*Challenge*
Return the records in full, exactly as given.
* start Extracted records *
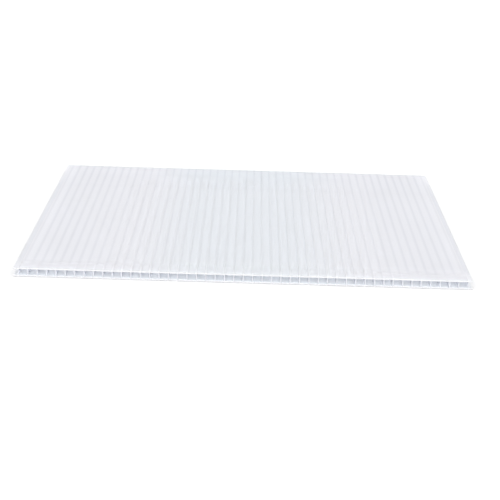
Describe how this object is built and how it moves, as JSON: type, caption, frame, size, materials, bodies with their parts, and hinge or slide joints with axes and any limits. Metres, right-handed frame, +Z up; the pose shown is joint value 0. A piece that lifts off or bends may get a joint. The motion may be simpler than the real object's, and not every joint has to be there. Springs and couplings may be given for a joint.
{
  "type": "corrugated plastic sheet",
  "caption": "Flat rectangular corrugated plastic sheet: smooth skins joined by straight upright ribs, with open flutes running its full length.",
  "frame": {"origin": "centre of the bottom face, on the surface the sheet lies on", "axes": "+X across the flutes, +Y along the flutes away from the viewer, +Z up through the thickness"},
  "size_m": [0.21, 0.297, 0.004],
  "materials": {
    "sheet": "natural translucent white polypropylene, smooth with a soft sheen"
  },
  "bodies": {
    "root": {"sheet": "sheet"}
  },
  "joints": []
}
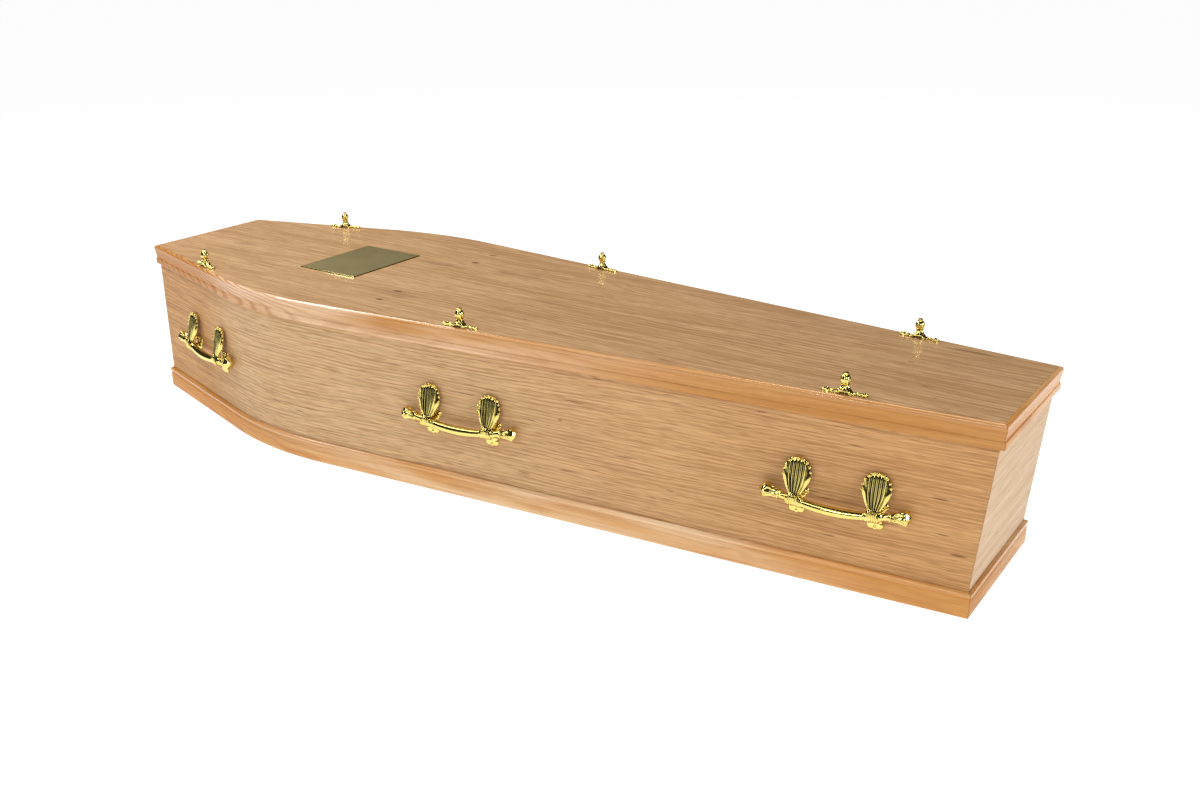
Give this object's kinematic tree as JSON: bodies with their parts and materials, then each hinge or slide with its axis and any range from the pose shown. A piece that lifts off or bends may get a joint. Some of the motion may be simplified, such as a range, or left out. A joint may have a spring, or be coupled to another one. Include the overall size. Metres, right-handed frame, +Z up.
{
  "type": "wooden coffin",
  "caption": "Closed six-sided wooden coffin with bent shoulders, moulded lid and base edges, brass bar handles, wreath holders, thumb screws and a plain nameplate.",
  "frame": {"origin": "on the floor under the middle of the lid", "axes": "+X towards the foot end, +Y to the coffin's left as it lies face up, +Z up"},
  "size_m": [1.93, 0.5796, 0.3722],
  "materials": {
    "oak_veneer": "satin lacquered oak veneer",
    "oak_timber": "gloss lacquered oak",
    "polished_brass": "polished",
    "plate_brass": "satin, dull olive brass"
  },
  "bodies": {
    "root": {"lid_board": "oak_veneer", "side_board_left": "oak_veneer", "side_board_right": "oak_veneer", "head_end_board": "oak_veneer", "foot_end_board": "oak_veneer", "base_board": "oak_veneer", "lid_moulding_left": "oak_timber", "lid_moulding_right": "oak_timber", "lid_moulding_head": "oak_timber", "lid_moulding_foot": "oak_timber", "base_moulding_left": "oak_timber", "base_moulding_right": "oak_timber", "base_moulding_head": "oak_timber", "base_moulding_foot": "oak_timber", "handle_left_head": "polished_brass", "wreath_holder_left_head": "polished_brass", "thumb_screw_left_head": "polished_brass", "handle_left_middle": "polished_brass", "wreath_holder_left_middle": "polished_brass", "thumb_screw_left_middle": "polished_brass", "handle_left_foot": "polished_brass", "wreath_holder_left_foot": "polished_brass", "thumb_screw_left_foot": "polished_brass", "handle_right_head": "polished_brass", "wreath_holder_right_head": "polished_brass", "thumb_screw_right_head": "polished_brass", "handle_right_middle": "polished_brass", "wreath_holder_right_middle": "polished_brass", "thumb_screw_right_middle": "polished_brass", "handle_right_foot": "polished_brass", "wreath_holder_right_foot": "polished_brass", "thumb_screw_right_foot": "polished_brass", "nameplate": "plate_brass"}
  },
  "joints": []
}
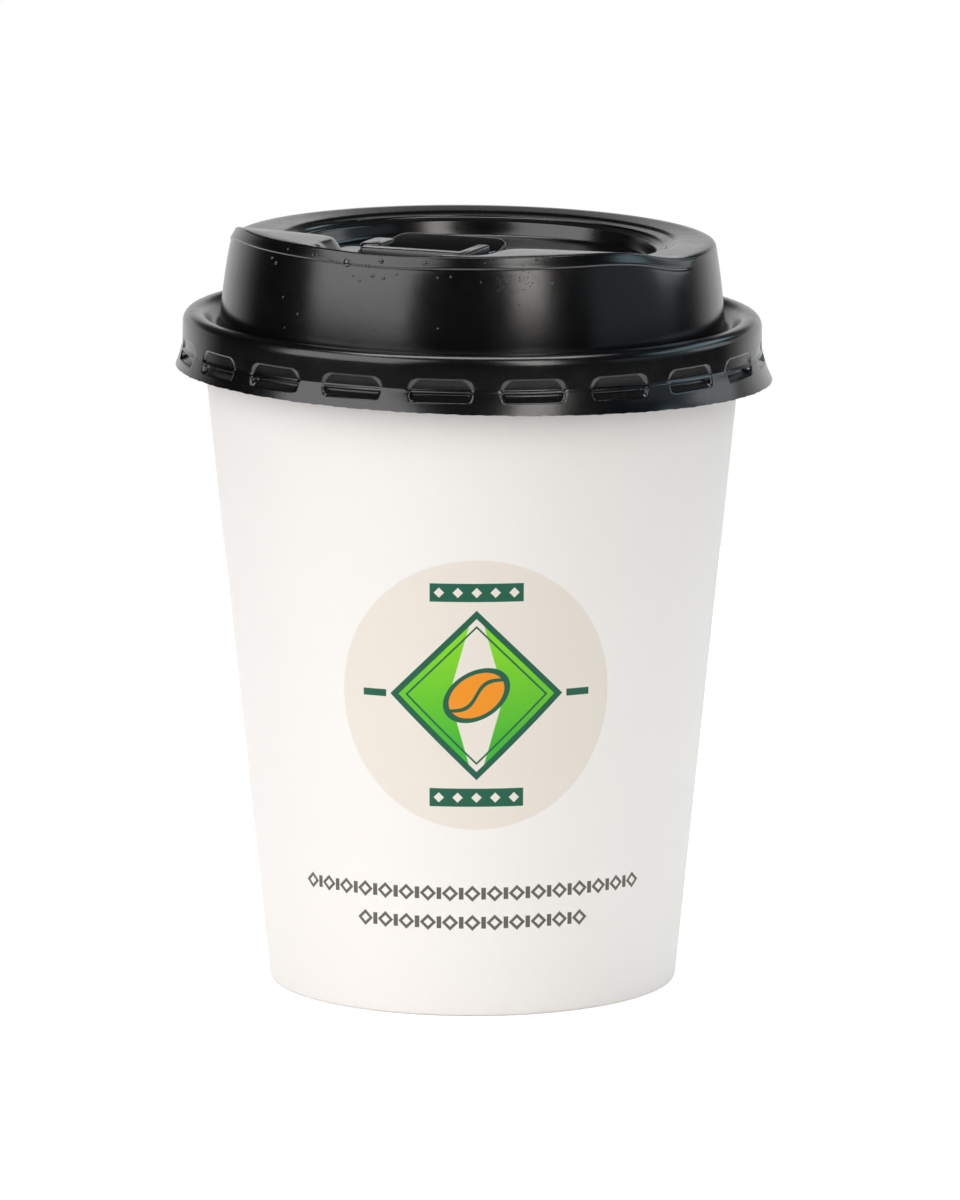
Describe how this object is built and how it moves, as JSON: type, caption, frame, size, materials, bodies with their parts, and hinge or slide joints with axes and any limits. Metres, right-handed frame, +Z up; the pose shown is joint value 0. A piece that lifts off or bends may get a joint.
* end Extracted records *
*Exercise result*
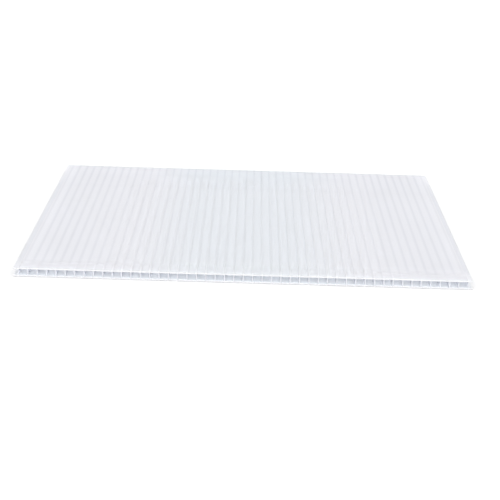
Describe how this object is built and how it moves, as JSON: type, caption, frame, size, materials, bodies with their parts, and hinge or slide joints with axes and any limits. Metres, right-handed frame, +Z up; the pose shown is joint value 0. A piece that lifts off or bends may get a joint. The motion may be simpler than the real object's, and not every joint has to be there. Springs and couplings may be given for a joint.
{
  "type": "corrugated plastic sheet",
  "caption": "Flat rectangular corrugated plastic sheet: smooth skins joined by straight upright ribs, with open flutes running its full length.",
  "frame": {"origin": "centre of the bottom face, on the surface the sheet lies on", "axes": "+X across the flutes, +Y along the flutes away from the viewer, +Z up through the thickness"},
  "size_m": [0.21, 0.297, 0.004],
  "materials": {
    "sheet": "natural translucent white polypropylene, smooth with a soft sheen"
  },
  "bodies": {
    "root": {"sheet": "sheet"}
  },
  "joints": []
}
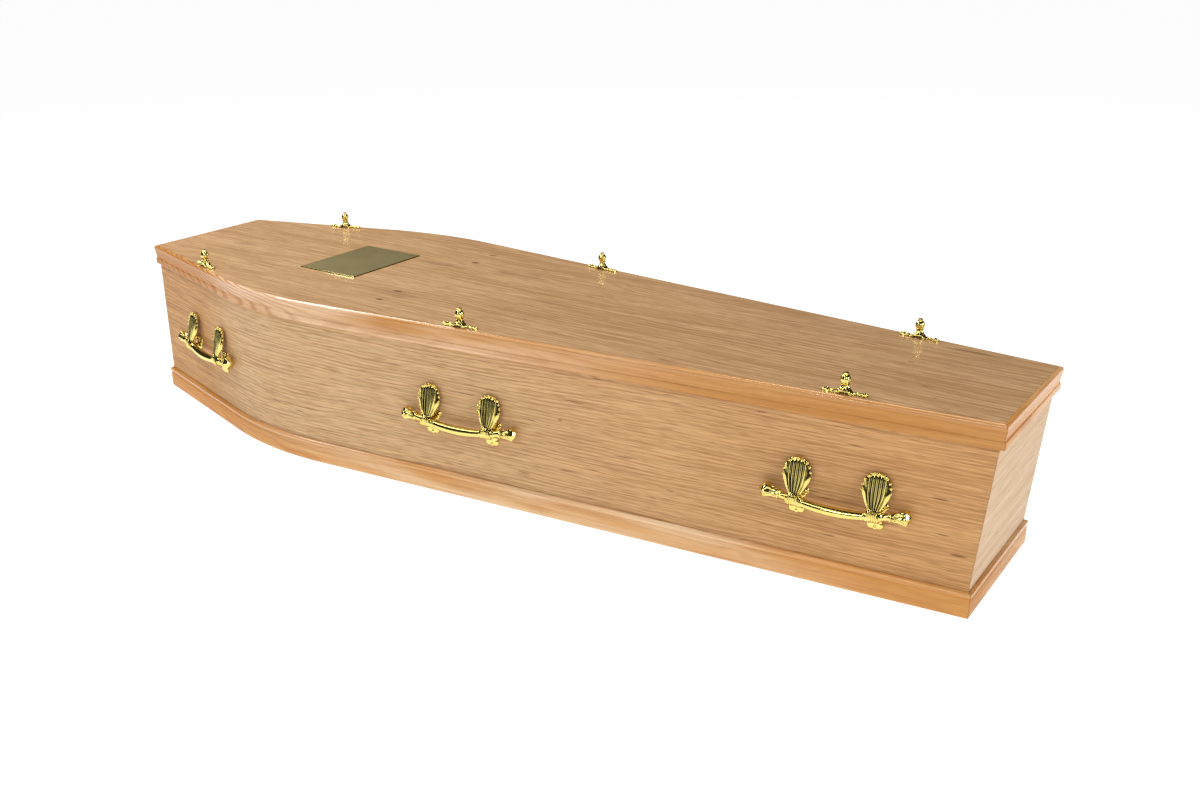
Give this object's kinematic tree as JSON: bodies with their parts and materials, then each hinge or slide with its axis and any range from the pose shown. A piece that lifts off or bends may get a joint. Some of the motion may be simplified, such as a range, or left out. A joint may have a spring, or be coupled to another one. Include the overall size. Metres, right-handed frame, +Z up.
{
  "type": "wooden coffin",
  "caption": "Closed six-sided wooden coffin with bent shoulders, moulded lid and base edges, brass bar handles, wreath holders, thumb screws and a plain nameplate.",
  "frame": {"origin": "on the floor under the middle of the lid", "axes": "+X towards the foot end, +Y to the coffin's left as it lies face up, +Z up"},
  "size_m": [1.93, 0.5796, 0.3722],
  "materials": {
    "oak_veneer": "satin lacquered oak veneer",
    "oak_timber": "gloss lacquered oak",
    "polished_brass": "polished",
    "plate_brass": "satin, dull olive brass"
  },
  "bodies": {
    "root": {"lid_board": "oak_veneer", "side_board_left": "oak_veneer", "side_board_right": "oak_veneer", "head_end_board": "oak_veneer", "foot_end_board": "oak_veneer", "base_board": "oak_veneer", "lid_moulding_left": "oak_timber", "lid_moulding_right": "oak_timber", "lid_moulding_head": "oak_timber", "lid_moulding_foot": "oak_timber", "base_moulding_left": "oak_timber", "base_moulding_right": "oak_timber", "base_moulding_head": "oak_timber", "base_moulding_foot": "oak_timber", "handle_left_head": "polished_brass", "wreath_holder_left_head": "polished_brass", "thumb_screw_left_head": "polished_brass", "handle_left_middle": "polished_brass", "wreath_holder_left_middle": "polished_brass", "thumb_screw_left_middle": "polished_brass", "handle_left_foot": "polished_brass", "wreath_holder_left_foot": "polished_brass", "thumb_screw_left_foot": "polished_brass", "handle_right_head": "polished_brass", "wreath_holder_right_head": "polished_brass", "thumb_screw_right_head": "polished_brass", "handle_right_middle": "polished_brass", "wreath_holder_right_middle": "polished_brass", "thumb_screw_right_middle": "polished_brass", "handle_right_foot": "polished_brass", "wreath_holder_right_foot": "polished_brass", "thumb_screw_right_foot": "polished_brass", "nameplate": "plate_brass"}
  },
  "joints": []
}
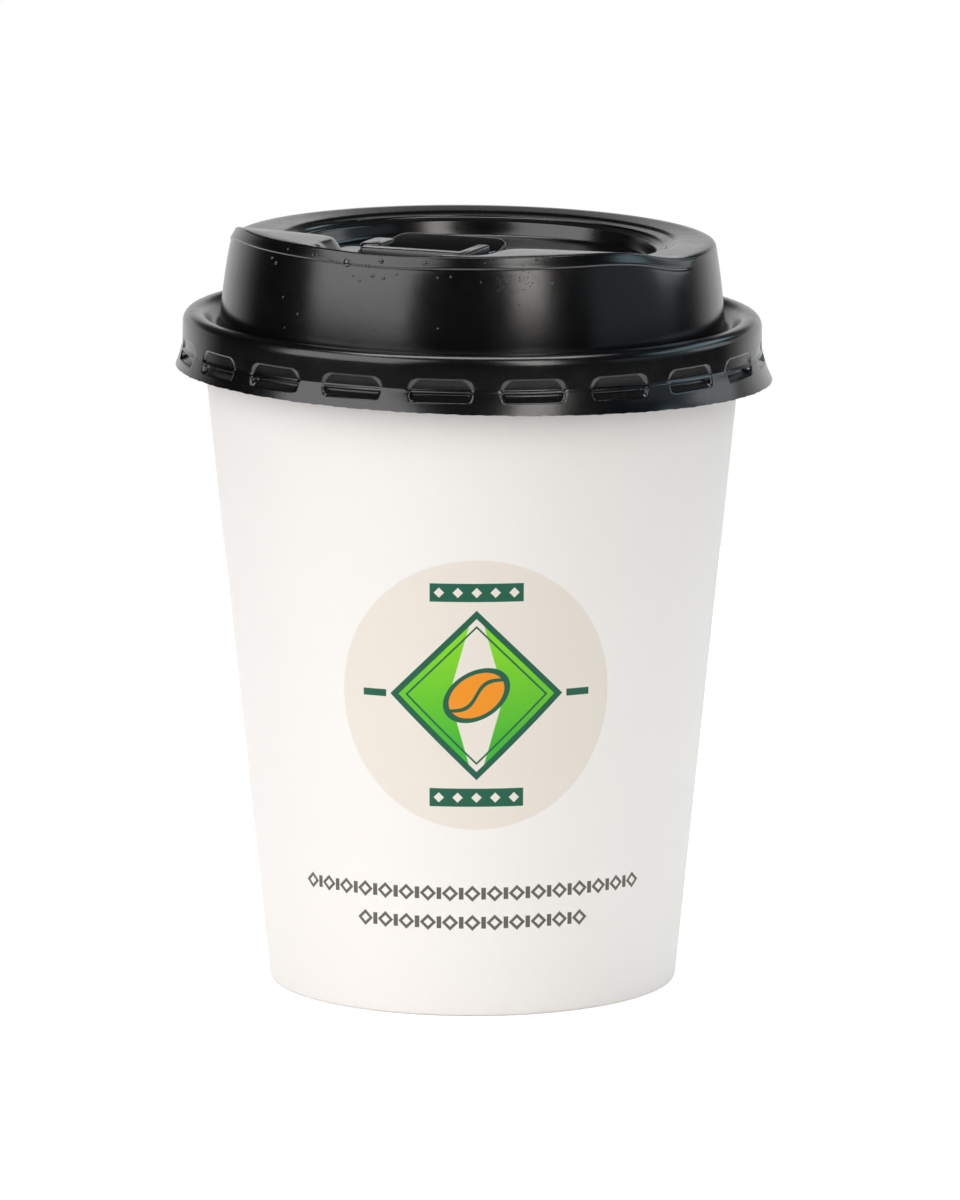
Describe how this object is built and how it moves, as JSON: type, caption, frame, size, materials, bodies with their parts, and hinge or slide joints with axes and any limits. Metres, right-handed frame, +Z up; the pose shown is joint value 0. A piece that lifts off or bends may get a joint.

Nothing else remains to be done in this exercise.